After viewing the short documentary “Voting Rights: Here We Go Again,” the panel members shared their insights and expertise related to voter rights. 

William Pezza, Bucks Professor discussed a hypothetical pie chart. He cut the pie chart in half again and again to demonstrate the very small percentage of people who could vote back in 1788. 

Robert Harvie, Chair of Bucks County Commissioners & Board of Election pointed out that mail-in ballots have been around for years. 

 Santarsiero talked about how voter suppression does not happen in a vacuum. It spreads out and is not contained to a finite space. He continued talking about the Reconstruction after the Civil War and how during this time African Americans could vote. This led to more African Americans being elected to government positions. Then, Jim Crow laws occurred and restricted their rights again. 
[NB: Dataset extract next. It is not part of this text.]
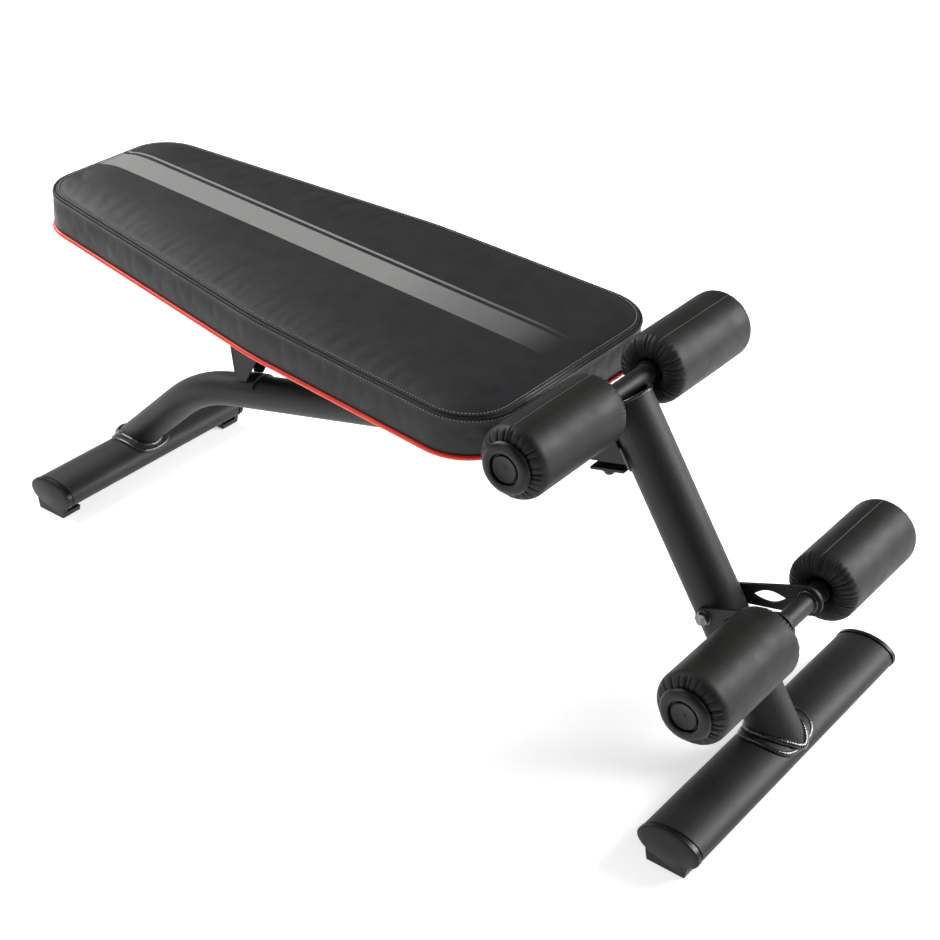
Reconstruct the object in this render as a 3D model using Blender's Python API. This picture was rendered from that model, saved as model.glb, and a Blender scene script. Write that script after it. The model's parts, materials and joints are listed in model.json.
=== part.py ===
"""Decline sit-up bench: tapered padded board on a folding two-part tube frame.

Frame of reference: metres, +Z up, floor at Z = 0.  X is across the bench, Y runs from the
roller end (-Y) to the head end (+Y), and X = Y = 0 is the middle of the footprint.
"""
import math

import bmesh
import bpy
from mathutils import Matrix, Vector

# ---- driving dimensions -------------------------------------------------------------------
GAP = 0.0003                      # clearance left between touching pieces
ROUND = 32                        # facets round a large tube

# floor stabilizers: flattened oval tubes lying across the bench
OVAL_HALF_WIDTH = 0.042
OVAL_HALF_HEIGHT = 0.023
OVAL_WALL = 0.002
OVAL_CENTRE_Z = 0.032
FRONT_Y = -0.5625
FRONT_HALF_LENGTH = 0.2505
REAR_Y = 0.5741
REAR_HALF_LENGTH = 0.190
CAP_LENGTH = 0.011
FOOT_HALF_WIDTH = 0.026
FOOT_REACH = 0.034
SADDLE_HALF_ANGLE = math.radians(62)
FRONT_SADDLE_HALF_X = 0.043
REAR_SADDLE_HALF_X = 0.036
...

Omar Sabir, City Commissioner for the County of Philadelphia pointed out that Martin Luther King said we need to take advantage of the freedoms that we have. Sabir added that voter suppression now is different from voter suppression back in the 1960s, the laws are restrictive, but no one is being killed or having fire hoses turned on them. 

Antoine reminisced about the first time his father took him to vote. It was during a mayoral election. He said that two of the five members of the city council wanted his dad to be on the school board while two did not. The fifth member never showed up, so the mayor made the deciding vote, voting no. Antoine says that one of his old neighbors told him that when the voting rights act was passed, he thought that would be the remedy. 

This back-and-forth discussion of voter rights has helped us to progress and give to all of our country a voice in who should be in charge.